As an Aegeanist whose research focuses on processes of orientalisation, I have to confess to a particular interest in the papers by Riva and Foxhall. Both are excellent applications of recent advances in anthropological theories of material culture, using the details of archaeological context to interpret how certain types of objects were employed in social and political strategies, and the properties of the objects that made them efficacious in such processes.
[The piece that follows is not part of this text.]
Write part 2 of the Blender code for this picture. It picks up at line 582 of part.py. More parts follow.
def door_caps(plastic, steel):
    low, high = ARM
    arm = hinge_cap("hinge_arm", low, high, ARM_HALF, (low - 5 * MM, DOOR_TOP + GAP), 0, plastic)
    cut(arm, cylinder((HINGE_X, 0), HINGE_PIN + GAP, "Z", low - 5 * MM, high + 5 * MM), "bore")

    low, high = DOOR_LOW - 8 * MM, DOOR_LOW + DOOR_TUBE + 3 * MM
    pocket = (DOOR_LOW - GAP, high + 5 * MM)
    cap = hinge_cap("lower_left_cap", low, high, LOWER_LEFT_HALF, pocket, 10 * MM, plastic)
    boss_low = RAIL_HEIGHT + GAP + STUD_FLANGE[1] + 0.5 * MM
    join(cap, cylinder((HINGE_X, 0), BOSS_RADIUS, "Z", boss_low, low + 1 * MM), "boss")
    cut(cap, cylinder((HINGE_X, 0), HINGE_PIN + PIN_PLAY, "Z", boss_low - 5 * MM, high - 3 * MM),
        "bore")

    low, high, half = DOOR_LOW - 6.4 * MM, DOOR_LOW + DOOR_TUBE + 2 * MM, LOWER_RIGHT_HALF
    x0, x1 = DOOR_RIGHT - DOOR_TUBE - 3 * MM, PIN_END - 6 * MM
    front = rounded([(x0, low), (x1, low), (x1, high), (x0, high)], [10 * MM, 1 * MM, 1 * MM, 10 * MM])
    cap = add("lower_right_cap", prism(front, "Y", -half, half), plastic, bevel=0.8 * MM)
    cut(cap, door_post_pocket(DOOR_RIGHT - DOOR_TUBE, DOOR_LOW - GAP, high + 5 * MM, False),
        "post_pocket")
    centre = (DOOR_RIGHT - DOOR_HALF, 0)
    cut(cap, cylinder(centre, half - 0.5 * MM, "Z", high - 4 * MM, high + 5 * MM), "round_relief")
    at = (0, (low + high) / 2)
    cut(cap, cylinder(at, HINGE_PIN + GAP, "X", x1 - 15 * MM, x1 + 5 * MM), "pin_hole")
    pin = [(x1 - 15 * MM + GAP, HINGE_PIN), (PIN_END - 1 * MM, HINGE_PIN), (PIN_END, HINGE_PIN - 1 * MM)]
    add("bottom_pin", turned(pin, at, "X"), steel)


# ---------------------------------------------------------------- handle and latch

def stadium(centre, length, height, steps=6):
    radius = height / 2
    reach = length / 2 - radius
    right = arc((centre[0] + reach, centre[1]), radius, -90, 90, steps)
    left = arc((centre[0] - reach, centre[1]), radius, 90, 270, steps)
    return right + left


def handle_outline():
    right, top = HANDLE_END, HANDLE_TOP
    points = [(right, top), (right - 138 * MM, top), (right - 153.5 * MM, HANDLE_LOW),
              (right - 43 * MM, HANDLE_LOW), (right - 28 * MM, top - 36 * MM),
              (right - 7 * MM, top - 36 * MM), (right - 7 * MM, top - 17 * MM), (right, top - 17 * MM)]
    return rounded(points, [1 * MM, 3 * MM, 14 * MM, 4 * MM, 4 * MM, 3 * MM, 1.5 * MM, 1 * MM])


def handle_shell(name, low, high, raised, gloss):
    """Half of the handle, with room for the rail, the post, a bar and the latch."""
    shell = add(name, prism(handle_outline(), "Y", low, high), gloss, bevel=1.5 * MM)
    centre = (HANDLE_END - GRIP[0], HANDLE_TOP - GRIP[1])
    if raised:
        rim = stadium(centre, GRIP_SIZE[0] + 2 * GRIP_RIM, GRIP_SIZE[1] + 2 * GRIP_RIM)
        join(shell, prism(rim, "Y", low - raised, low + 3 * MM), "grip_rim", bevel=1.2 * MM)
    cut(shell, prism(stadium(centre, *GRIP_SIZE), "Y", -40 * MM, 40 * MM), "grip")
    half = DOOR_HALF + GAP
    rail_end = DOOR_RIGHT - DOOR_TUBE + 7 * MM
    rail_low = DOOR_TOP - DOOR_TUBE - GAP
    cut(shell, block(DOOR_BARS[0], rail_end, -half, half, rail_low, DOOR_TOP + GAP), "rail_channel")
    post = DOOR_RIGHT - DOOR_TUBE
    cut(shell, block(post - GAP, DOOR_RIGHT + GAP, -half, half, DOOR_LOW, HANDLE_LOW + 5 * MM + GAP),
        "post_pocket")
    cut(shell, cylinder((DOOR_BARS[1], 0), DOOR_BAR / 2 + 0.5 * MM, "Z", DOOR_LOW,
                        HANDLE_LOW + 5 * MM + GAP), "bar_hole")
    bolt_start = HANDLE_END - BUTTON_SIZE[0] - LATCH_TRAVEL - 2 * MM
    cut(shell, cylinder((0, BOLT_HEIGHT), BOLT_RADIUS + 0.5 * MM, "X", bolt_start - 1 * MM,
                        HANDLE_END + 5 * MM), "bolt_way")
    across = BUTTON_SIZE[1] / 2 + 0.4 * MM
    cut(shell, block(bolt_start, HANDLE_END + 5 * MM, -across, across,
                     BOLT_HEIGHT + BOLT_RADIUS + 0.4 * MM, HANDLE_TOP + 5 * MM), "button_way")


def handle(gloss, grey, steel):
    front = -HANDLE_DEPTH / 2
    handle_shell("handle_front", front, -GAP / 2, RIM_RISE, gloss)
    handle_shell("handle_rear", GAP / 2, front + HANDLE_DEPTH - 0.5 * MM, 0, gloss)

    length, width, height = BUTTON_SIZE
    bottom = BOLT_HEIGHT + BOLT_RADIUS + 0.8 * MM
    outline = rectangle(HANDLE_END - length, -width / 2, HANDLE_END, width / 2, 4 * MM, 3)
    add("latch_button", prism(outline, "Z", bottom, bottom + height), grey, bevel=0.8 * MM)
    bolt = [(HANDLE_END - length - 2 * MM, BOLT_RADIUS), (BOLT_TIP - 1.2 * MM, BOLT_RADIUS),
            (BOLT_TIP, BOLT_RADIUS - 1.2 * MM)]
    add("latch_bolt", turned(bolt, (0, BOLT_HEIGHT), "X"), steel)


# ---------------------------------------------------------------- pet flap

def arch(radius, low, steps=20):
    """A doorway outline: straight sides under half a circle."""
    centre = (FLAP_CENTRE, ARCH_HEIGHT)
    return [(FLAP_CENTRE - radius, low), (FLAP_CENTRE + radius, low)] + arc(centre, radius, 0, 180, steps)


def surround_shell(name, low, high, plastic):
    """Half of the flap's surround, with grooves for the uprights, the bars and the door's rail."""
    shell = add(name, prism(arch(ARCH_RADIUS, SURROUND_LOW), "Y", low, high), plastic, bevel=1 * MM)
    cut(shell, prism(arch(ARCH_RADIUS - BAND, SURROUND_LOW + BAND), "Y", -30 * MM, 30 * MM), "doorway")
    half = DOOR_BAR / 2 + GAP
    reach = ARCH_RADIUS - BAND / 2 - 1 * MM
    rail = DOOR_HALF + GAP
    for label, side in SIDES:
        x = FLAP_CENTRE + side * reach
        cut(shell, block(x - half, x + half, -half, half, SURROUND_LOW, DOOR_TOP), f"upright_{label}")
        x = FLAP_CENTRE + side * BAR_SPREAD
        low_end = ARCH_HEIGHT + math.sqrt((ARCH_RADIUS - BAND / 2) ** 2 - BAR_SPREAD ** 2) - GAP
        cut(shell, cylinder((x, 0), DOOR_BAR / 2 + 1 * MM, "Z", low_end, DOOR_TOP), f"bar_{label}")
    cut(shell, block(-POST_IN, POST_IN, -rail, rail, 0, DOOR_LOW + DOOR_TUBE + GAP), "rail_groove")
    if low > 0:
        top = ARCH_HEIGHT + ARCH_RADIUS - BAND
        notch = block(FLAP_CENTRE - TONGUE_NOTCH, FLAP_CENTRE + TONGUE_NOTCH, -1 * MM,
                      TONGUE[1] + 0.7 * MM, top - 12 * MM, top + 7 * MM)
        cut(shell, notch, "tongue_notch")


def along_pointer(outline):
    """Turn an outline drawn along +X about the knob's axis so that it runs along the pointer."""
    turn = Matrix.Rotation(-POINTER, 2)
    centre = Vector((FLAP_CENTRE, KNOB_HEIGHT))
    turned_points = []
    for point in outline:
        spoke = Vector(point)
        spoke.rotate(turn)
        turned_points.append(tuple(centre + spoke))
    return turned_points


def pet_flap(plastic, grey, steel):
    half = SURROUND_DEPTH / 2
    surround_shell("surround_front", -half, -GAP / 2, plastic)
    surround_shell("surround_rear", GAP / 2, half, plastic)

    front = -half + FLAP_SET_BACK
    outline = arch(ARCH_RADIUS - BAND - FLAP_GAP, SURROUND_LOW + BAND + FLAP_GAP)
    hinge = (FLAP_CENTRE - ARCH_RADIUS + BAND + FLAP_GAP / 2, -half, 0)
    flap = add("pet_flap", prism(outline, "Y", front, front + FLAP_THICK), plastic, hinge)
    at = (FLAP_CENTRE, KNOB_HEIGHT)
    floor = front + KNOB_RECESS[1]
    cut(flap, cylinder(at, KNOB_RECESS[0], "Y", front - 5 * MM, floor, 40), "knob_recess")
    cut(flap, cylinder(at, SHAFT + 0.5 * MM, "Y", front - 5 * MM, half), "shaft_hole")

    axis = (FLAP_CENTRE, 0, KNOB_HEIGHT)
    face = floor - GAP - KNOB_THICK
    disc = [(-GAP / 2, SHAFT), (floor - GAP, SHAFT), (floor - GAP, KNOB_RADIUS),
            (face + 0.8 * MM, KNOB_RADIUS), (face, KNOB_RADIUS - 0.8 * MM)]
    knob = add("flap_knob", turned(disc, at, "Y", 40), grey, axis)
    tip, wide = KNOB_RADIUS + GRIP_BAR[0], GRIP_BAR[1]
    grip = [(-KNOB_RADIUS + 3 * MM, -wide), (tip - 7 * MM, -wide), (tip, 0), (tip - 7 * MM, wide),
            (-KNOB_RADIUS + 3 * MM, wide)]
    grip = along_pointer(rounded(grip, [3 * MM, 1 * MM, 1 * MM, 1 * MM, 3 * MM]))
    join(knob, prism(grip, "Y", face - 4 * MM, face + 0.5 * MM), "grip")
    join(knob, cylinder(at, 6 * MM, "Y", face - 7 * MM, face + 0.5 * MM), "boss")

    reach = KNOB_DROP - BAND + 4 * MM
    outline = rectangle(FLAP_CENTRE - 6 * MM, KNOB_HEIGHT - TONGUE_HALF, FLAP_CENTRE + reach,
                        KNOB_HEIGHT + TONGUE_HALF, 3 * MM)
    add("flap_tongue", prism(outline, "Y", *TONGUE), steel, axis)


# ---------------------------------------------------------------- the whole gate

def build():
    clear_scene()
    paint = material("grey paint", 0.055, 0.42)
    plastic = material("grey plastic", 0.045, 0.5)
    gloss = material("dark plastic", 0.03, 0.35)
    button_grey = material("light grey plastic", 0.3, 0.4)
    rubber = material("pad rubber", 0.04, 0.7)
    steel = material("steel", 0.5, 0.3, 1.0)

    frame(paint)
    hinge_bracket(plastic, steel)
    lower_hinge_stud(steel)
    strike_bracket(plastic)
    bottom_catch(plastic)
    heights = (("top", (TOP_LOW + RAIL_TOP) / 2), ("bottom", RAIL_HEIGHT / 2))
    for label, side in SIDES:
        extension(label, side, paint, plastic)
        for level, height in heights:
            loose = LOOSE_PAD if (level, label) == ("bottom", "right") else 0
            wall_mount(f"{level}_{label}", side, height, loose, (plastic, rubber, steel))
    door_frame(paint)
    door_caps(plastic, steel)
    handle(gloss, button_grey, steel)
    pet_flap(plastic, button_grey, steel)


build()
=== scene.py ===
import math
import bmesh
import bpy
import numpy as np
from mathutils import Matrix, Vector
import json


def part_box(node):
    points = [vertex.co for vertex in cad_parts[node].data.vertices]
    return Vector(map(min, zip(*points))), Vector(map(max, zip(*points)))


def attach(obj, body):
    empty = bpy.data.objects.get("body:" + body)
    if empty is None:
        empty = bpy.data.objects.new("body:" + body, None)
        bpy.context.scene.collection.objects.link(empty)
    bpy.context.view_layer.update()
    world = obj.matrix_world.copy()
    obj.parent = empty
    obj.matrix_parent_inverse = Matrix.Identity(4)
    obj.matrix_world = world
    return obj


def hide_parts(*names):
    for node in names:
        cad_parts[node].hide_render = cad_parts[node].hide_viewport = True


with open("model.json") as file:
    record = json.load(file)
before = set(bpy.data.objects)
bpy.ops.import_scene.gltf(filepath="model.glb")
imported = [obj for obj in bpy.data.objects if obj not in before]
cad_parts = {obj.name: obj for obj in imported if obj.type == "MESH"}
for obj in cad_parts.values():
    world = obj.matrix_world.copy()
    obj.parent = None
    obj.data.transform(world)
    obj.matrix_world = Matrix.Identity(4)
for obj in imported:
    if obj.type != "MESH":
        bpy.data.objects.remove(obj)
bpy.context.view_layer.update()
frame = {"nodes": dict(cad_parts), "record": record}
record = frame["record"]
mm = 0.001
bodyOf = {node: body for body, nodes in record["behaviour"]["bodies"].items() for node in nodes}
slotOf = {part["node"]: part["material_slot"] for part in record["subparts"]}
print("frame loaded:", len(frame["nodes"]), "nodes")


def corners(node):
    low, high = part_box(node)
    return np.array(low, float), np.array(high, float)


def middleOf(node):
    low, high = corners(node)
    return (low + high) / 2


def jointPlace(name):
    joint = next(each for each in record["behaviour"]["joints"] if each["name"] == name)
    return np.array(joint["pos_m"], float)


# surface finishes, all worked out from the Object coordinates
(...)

At a more general level, these (and indeed other papers in the volume) provide further evidence that ‘classical archaeologists’ (broadly described) are increasingly engaged in wider theoretical debates within archaeology, and that for certain topics such as urbanisation – where researchers working in the Mediterranean have such rich data sets – they are at the very forefront of those advances.
References
Damgaard Andersen, H., Horsnaes, H. W., Houby-Nielsen, S. and Rathje, A. (eds.) 1997. Urbanization in the Mediterranean in the Ninth to Sixth Centuries BC. Acta Hyperborea 7. Copenhagen: Museum Tusculanum Press.
Snodgrass, A. 1987. An Archaeology of Greece. The Present State and Future Scope of a Discipline. Berkeley and Oxford: University of California Press.